People at high risk of serious flu complications, including young children; pregnant women; people with chronic health conditions like asthma, diabetes
or heart and lung disease; and people 65 years and older should make getting vaccinated a priority. Vaccination is also important for health care workers, and others who live or care for high risk people. Children younger than 6 months of age are at high risk of serious flu illness, but are too young to be vaccinated. People who care for them should also be vaccinated.
“It is not too early to get your flu shot. The flu season can begin as early as October, but most commonly peaks in the January or February. However, every flu season is different. Influenza affects everyone differently; even healthy can get the flu and it can be serious. Flu vaccines provided in September will give protection throughout the season,” said Winnebago County Health Department Public Health Administrator, Mike Bacon.
The 2010-2011 flu vaccine will protect against influenza A H3N2 virus, an influenza B virus, and the 2009 H1N1 virus. This years’ flu vaccine is safe and
is made the same way as past flu vaccines and is approved by the US Food and Drug Administration. “Once you get vaccinated, your body makes protective antibodies in about two weeks,” added Mike Bacon.
Thursday, September 9, 2010 from 8:00 to 12:30
Friday, September 10, 2010 from 8:00 to 12:30
Saturday, September 11. 2010 from 8:00 to 12:00
The Winnebago County Health Department Health Promotion program will provide flu & pneumonia shots, along with various blood tests, tetanus & diphtheria shots (TD) and tetanus, diphtheria, with pertussis shots (tdap).

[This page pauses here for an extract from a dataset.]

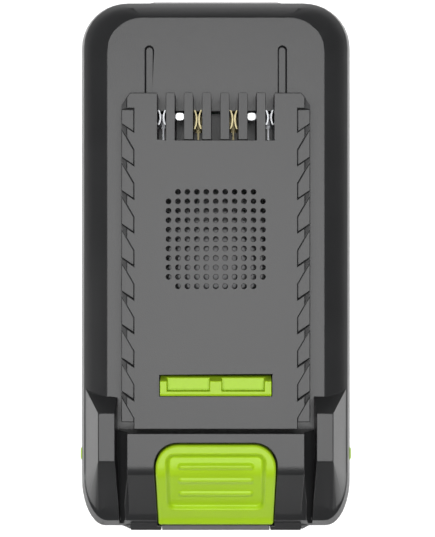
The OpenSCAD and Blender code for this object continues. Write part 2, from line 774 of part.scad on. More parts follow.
module sense_connector() color([0.90, 0.88, 0.80])
    difference() {
        box(connector_x[0], connector_x[1], connector_y, connector_y + connector_l, board_top,
            board_top + connector_h);
        box(connector_x[0] - cut, connector_x[1] - 1.5, connector_y + 1, connector_y + connector_l - 1,
            board_top + 1, board_top + connector_h - 1);
    }
module controller_chip() color([0.13, 0.13, 0.14]) {
    box(-chip_w / 2, chip_w / 2, rail_front_y - 1, rail_front_y - 1 + chip_l, board_top, board_top + chip_h);
    both_sides() for (j = [0:chip_pins - 1]) translate([chip_w / 2 - eps, rail_front_y - 0.4 + j * chip_pin_pitch,
        board_top]) cube([1.2, chip_pin_pitch / 2, chip_h / 3]);
}

// ---------------------------------------------------------------- cell block

function cell_y(i) = stack_far_y - cell_r - (i % row_cells) * cell_pitch;
function cell_z(i) = i < row_cells ? low_z : high_z;
// The poles alternate, so that the straps can join the cells in one chain
function cell_side(i) = ((i % row_cells) + (i < row_cells ? 1 : 0)) % 2 == 0 ? 1 : -1;

module cell(i) {
    s = cell_side(i);
    nub = pole_h;
    color(cell_green) translate([s < 0 ? -cell_l / 2 + nub : -cell_l / 2, cell_y(i), cell_z(i)])
        rotate([0, 90, 0]) cylinder(h = cell_l - nub, r = cell_r);
    color([0.8, 0.8, 0.82]) translate([s < 0 ? -cell_l / 2 : cell_l / 2 - nub - eps, cell_y(i), cell_z(i)])
        rotate([0, 90, 0]) cylinder(h = nub + eps, r = pole_r);
}

module cell_holder() color([0.16, 0.16, 0.17]) difference() {
    union() {
        box(holder_x - grip_l, holder_x, stack_near_y - holder_end, stack_far_y + holder_end, wall, holder_top);
        // Stand-offs under the circuit board
        for (y = board_screw_ys) box(board_screw_x - standoff_half, board_screw_x + standoff_half,
            y - standoff_half, y + standoff_half, holder_top - eps, board_z);
    }
    for (i = [0:2 * row_cells - 1]) rod_x(holder_x - grip_l - cut, holder_x + cut, cell_y(i), cell_z(i), cell_r);
    for (y = board_screw_ys) rod(board_screw_x, y, holder_top, board_z + cut, board_screw_r);
}
module cell_holder_left() mirror([1, 0, 0]) cell_holder();
module cell_holder_right() cell_holder();

// Strap of the given width from cell a to cell b on the right-hand face
module strap(a, b) {
    w = strap_half;
    box(holder_x, strap_x, min(cell_y(a), cell_y(b)) - w, max(cell_y(a), cell_y(b)) + w,
        min(cell_z(a), cell_z(b)) - w, max(cell_z(a), cell_z(b)) + w);
}

module straps_left() color([0.78, 0.77, 0.72]) mirror([1, 0, 0])
    for (i = [0:row_cells - 1]) strap(i, i + row_cells);
module straps_right() color([0.78, 0.77, 0.72]) {
    for (i = [0:2:row_cells - 2]) strap(i, i + 1);
    for (i = [1:2:row_cells - 2]) strap(i + row_cells, i + 1 + row_cells);
    // Tabs that bring the chain's two ends to their leads
    box(holder_x, strap_x, cell_y(0) - strap_half, cell_y(0) + strap_half, high_z - strap_half,
        holder_top + 2 * lead_r);
    box(holder_x, strap_x, stack_near_y - strap_half, cell_y(row_cells - 1) + strap_half, low_z - strap_half,
        low_z + strap_half);
}
module insulator() color([0.62, 0.60, 0.50])
    box(strap_x, sheet_x, stack_near_y + sheet_inset, stack_far_y - sheet_inset, wall + sheet_inset,
        holder_top - sheet_inset);
module insulator_left() mirror([1, 0, 0]) insulator();
module insulator_right() insulator();

// Round lead through a list of points
module lead(points, r) {
    for (i = [0:len(points) - 2]) let (d = points[i + 1] - points[i], l = norm(d))
        translate(points[i]) rotate([0, acos(d[2] / l), atan2(d[1], d[0])]) cylinder(h = l, r = r, $fn = small_fn);
    for (i = [1:len(points) - 2]) translate(points[i]) sphere(r = r * 1.04, $fn = small_fn);
}
module lead_positive() color([0.75, 0.10, 0.08])
    lead([[lead_x, cell_y(0) - 2 * lead_r, lead_z], [lead_x, rail_front_y + 4, lead_z],
        [lead_x - lead_bend, rail_front_y + 4 - lead_bend, board_top + lead_r],
        [board_w / 2 - 4, rail_front_y + 4 - 2 * lead_bend, board_top + lead_r]], lead_r);
module lead_negative() color([0.10, 0.10, 0.11])
    lead([[lead_x, stack_near_y - 2.5, low_z - lead_bend], [lead_x, stack_near_y - 2.5, lead_z],
        [lead_x, board_near_y + 2 * lead_bend, lead_z],
        [lead_x - lead_bend, board_near_y + 3 * lead_bend, board_top + lead_r],
        [board_w / 2 - 4, board_near_y + 4 * lead_bend, board_top + lead_r]], lead_r);

module sense_harness() color([0.80, 0.80, 0.78]) along(connector_y + 1.4, connector_y + connector_l - 1.4)
    polygon([[connector_x[1] - 1.7, board_top + 2], [connector_x[1] - 1.7, board_top + 2 + harness_t],
        [-sheet_x - harness_t, board_top + 2 + harness_t], [-sheet_x - harness_t, low_z], [-sheet_x, low_z],
        [-sheet_x, board_top + 2]]);
module thermistor() color([0.15, 0.20, 0.45]) {
    bead_z = high_z + cell_r + bead_r;
    y = cell_y(floor(row_cells / 2));
    translate([bead_x, y, bead_z]) sphere(r = bead_r, $fn = small_fn);
    lead([[bead_x, y, bead_z], [bead_x - bead_lead, y, bead_z], [bead_x - bead_lead, y, board_z]], wire_r);
}
module foam_far() color([0.22, 0.22, 0.23]) box(-foam_half, foam_half, stack_far_y + holder_end, far_y - wall,
    wall, max(high_z + cell_r / 2, split_z + seam_h + cut));
module foam_near() color([0.22, 0.22, 0.23])
    box(-foam_half, foam_half, side_end_y + wall, stack_near_y - holder_end, wall, low_z + cell_r / 2);

// ---------------------------------------------------------------- latch

module latch_base() color([0.20, 0.20, 0.21]) {
    box(4 - holder_x, holder_x - 4, min(stack_near_y + 0.5, spring_y - spring_d / 2 - spring_rim), board_near_y - 1,
        holder_top, seat_z);
    both_sides() rod(spring_x, spring_y, seat_z - eps, seat_z + spring_peg_h,
        spring_d / 2 - spring_wire - spring_gap);
}

// Helix of round wire, swept ring by ring
module spring(length) {
    rings = spring_rings;
    sides = spring_sides;
    steps = spring_turns * rings;
    r = spring_d / 2 - spring_wire / 2;
    climb = (length - spring_wire) / steps;
    points = [for (i = [0:steps]) let (a = 360 * i / rings) for (j = [0:sides - 1]) let (b = 360 * j / sides)
        [(r + spring_wire / 2 * cos(b)) * cos(a), (r + spring_wire / 2 * cos(b)) * sin(a),
        spring_wire / 2 + i * climb + spring_wire / 2 * sin(b)]];
    walls = [for (i = [0:steps - 1], j = [0:sides - 1]) let (a = i * sides + j, b = i * sides + (j + 1) % sides)
        [a, a + sides, b + sides, b]];
    ends = [[for (j = [0:sides - 1]) j], [for (j = [0:sides - 1]) steps * sides + sides - 1 - j]];
    polyhedron(points, concat(walls, ends));
}
module latch_spring_left() color([0.7, 0.7, 0.72]) translate([-spring_x, spring_y, seat_z]) spring(spring_l);
module latch_spring_right() color([0.7, 0.7, 0.72]) translate([spring_x, spring_y, seat_z]) spring(spring_l);

// Tooth, its post and the bridge that carries it to the button
module latch_slider() color(lime) {
    top = rail_z + tooth_proud;
    y1 = tooth_y + latch_tooth_l;
    difference() {
        across(-latch_tooth_w / 2, latch_tooth_w / 2) polygon([[tooth_y, bridge_z], [tooth_y, top - tooth_edge],
            [tooth_y + tooth_edge, top], [y1 - tooth_ramp[0], top], [y1, top - tooth_ramp[1]], [y1, bridge_z]]);
        // Two shallow panels in the leading face
        both_sides() box(panel_x[0], panel_x[1], tooth_y + panel_y, y1 + cut, top - panel_d, top + cut);
        // Cored from below
        both_sides() box(core_web, latch_tooth_w / 2 - core_wall, tooth_y + core_wall, y1 - core_wall,
            bridge_z - cut, rail_ceiling_z);
    }
    difference() {
        box(-bridge_half, bridge_half, bridge_end_y, tooth_y + eps, bridge_z, skirt_z);
        both_sides() rod(spring_x, spring_y, bridge_z - cut, skirt_z + cut, spring_d / 2 + 2 * cup_gap);
    }
}

// Side view of the button with its top lowered by d
module button_side(d) across(-button_w, button_w) polygon(concat([[nose_y, skirt_z - 2 * bridge_t],
    [centre_y, skirt_z - 2 * bridge_t], [centre_y, rail_z - d]], nose_top(d)));

module release_button() color(lime) {
    cup_rim_z = cup_z - 3;
    recess_x = recess_w / 2 - recess_r;
    recess_y = recess_l / 2 - recess_r;
    difference() {
        intersection() {
            slab(skirt_z - skirt_drop, rail_z + 2 * cut, button_plan(0));
            button_side(-button_proud);
        }
        // Hollow inside
        intersection() {
            slab(skirt_z - bridge_t, rail_z + cut, button_plan(-button_wall));
            button_side(button_wall);
        }
        // Clearance for the bridge, which the skirt stands on
        box(-button_w, button_w, bridge_end_y - skirt_gap, centre_y, skirt_z - bridge_t, skirt_z);
        // Thumb recess that follows the slope
        intersection() {
            above_nose(recess_d, -recess_w / 2, recess_w / 2);
            translate([0, button_back_y - recess_back - recess_l / 2, 0]) slab(skirt_z, rail_z + 2 * cut,
                [for (s = [[1, 1, 0], [-1, 1, 90], [-1, -1, 180], [1, -1, 270]])
                    each arc_points(s[0] * recess_x, s[1] * recess_y, recess_r, recess_r, s[2], s[2] + 90, 4)]);
        }
    }
    // Three grip ribs in the recess
    for (y = grip_rows) intersection() {
        box(-grip_w / 2, grip_w / 2, button_back_y - y - grip_t, button_back_y - y, skirt_z, rail_z + cut);
        difference() {
            above_nose(recess_d + grip_root, -grip_w / 2 - cut, grip_w / 2 + cut);
            above_nose(0, -grip_w / 2 - 2 * cut, grip_w / 2 + 2 * cut);
        }
    }
    // Cups over the springs
    both_sides() difference() {
        rod(spring_x, spring_y, cup_rim_z, rail_z - button_wall, spring_d / 2 + cup_gap + cup_wall);
        rod(spring_x, spring_y, cup_rim_z - cut, cup_z, spring_d / 2 + cup_gap);
    }
}

// ---------------------------------------------------------------- gauge

module gauge_bezel() color([0.36, 0.36, 0.37]) difference() {
    union() {
        box(-bezel_x, bezel_x, nose_y, nose_y + bezel_face_t, gauge_z, lip_z - ease);
        box(-bezel_x, bezel_x, nose_y + bezel_face_t - eps, nose_y + bezel_t, gauge_z, lip_z - bezel_step);
        // Hooks behind the tongue of the base shell, and legs that carry the gauge board
        both_sides() box(bezel_x - bezel_leg, bezel_x, side_end_y + wall, side_end_y + wall + bezel_leg,
            split_z + seam_h - bezel_hook, gauge_z + 1 + eps);
        both_sides() box(bezel_x - bezel_leg, bezel_x, nose_y + bezel_t - eps, gauge_board_y, gauge_z + 1,
            lip_z - bezel_step - 1);
    }
    rod_y(check_x, nose_y - cut, nose_y + bezel_t + cut, check_z, check_d / 2 + check_gap);
    box(light_slot_left, light_slot_x, nose_y - cut, nose_y + bezel_t + cut, check_z - light_slot_h / 2,
        check_z + light_slot_h / 2);
}
module gauge_lens() color([0.16, 0.18, 0.17])
    box(light_slot_left + lens_gap, light_slot_x - lens_gap, nose_y + lens_inset, nose_y + bezel_t,
        check_z - light_slot_h / 2 + lens_gap, check_z + light_slot_h / 2 - lens_gap);
module gauge_board() color([0.08, 0.30, 0.16])
    box(1 - bezel_x, bezel_x - 1, gauge_board_y, gauge_board_y + gauge_board_t, gauge_z - 4,
        lip_z - bezel_step - 0.6);
function light_x(i) = light_edge - bezel_x + i * (light_slot_x - light_slot_left - 2 * (light_edge - 2))
    / (light_count - 1);
module gauge_lights() color([0.75, 0.95, 0.70]) for (i = [0:light_count - 1])
    box(light_x(i) - light_half[0], light_x(i) + light_half[0], nose_y + bezel_t, gauge_board_y,
        check_z - light_half[1], check_z + light_half[1]);
module check_switch() color([0.15, 0.15, 0.16]) {
    box(check_x - switch_half, check_x + switch_half, gauge_board_y - switch_h, gauge_board_y,
        check_z - switch_half, check_z + switch_half);
    rod_y(check_x, gauge_board_y - switch_h - switch_pin, gauge_board_y - switch_h + eps, check_z, check_stem_r);
}
module check_button() color([0.22, 0.22, 0.23]) {
    rod_y(check_x, nose_y + 0.1, nose_y + bezel_t + ease, check_z, check_d / 2);
    rod_y(check_x, nose_y + bezel_t, gauge_board_y - switch_h - switch_pin - check_travel - check_gap, check_z,
        check_stem_r);
}

interface_cover();
base_shell();
end_pad();
accent_left();
accent_right();
terminal_block();
power_contact_positive();
power_contact_negative();
signal_contact_left();
signal_contact_right();
terminal_screws();
circuit_board();
board_shield();
power_transistors();
filter_capacitor();
current_shunt();
sense_connector();
controller_chip();
board_screws();
cell_holder_left();
cell_holder_right();
for (i = [0:2 * row_cells - 1]) cell(i);
straps_left();
straps_right();
insulator_left();
insulator_right();
lead_positive();
lead_negative();
sense_harness();
thermistor();
foam_far();
foam_near();
latch_base();
latch_spring_left();
latch_spring_right();
latch_slider();
release_button();
gauge_bezel();
gauge_lens();
gauge_board();
gauge_lights();
check_switch();
check_button();
housing_screws();
rating_label();
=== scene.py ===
"""Looks of a slide-on battery pack: finishes, eased edges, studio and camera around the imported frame."""

import json
import math

import bmesh
import bpy
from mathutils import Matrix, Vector
from mathutils.bvhtree import BVHTree

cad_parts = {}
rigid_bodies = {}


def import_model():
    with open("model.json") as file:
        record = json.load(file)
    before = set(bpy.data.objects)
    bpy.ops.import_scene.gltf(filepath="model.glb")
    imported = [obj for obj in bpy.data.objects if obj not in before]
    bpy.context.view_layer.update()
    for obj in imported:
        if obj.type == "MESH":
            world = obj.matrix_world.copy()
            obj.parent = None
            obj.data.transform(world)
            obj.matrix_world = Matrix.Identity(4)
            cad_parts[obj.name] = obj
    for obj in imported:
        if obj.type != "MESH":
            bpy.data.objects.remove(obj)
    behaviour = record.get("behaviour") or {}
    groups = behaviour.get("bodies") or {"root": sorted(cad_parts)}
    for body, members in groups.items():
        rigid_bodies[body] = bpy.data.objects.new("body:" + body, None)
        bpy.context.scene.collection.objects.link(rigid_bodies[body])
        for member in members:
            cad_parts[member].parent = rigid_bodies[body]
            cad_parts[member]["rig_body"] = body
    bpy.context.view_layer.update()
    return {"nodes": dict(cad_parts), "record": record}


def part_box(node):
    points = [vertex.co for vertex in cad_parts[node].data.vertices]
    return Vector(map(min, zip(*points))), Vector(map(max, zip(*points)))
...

Flu shot $30.00 or covered by Medicaid or Medicare Part B
Pneumonia shot $45.00 or covered by Medicare Part B
Lipid panels (requires a 10 four fast) $15.00
CMP (requires a 10 hour fast) $15.00
TD shot $25.00
Tdap shot $45.00
Please watch the local media for future clinic announcements.
Take these everyday preventive actions to stop the spread of germs and to prevent the flu.

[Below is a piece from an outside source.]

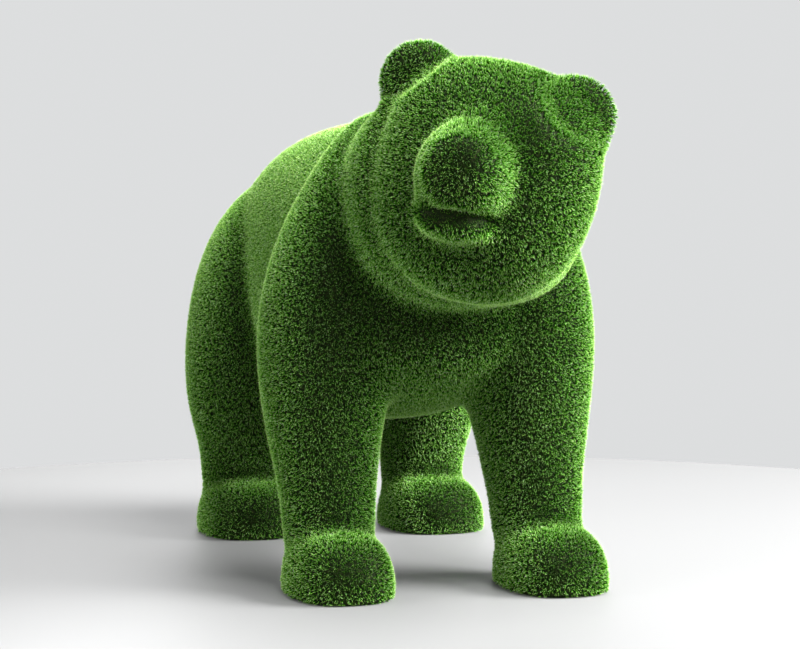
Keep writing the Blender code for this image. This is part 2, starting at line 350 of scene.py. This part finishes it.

- Clean your hands - Wash your hands with soap and warm water after coughing, sneezing or using the bathroom.
- Cover your nose and mouth - Use a tissue when coughing or sneezing , if you don’t have a tissue, cough or sneeze into your upper sleeve or elbow - not your hands.
- Contain your germs - Stay home if you have the flu. If you have fever or chills and a cough or sore throat, call your doctor.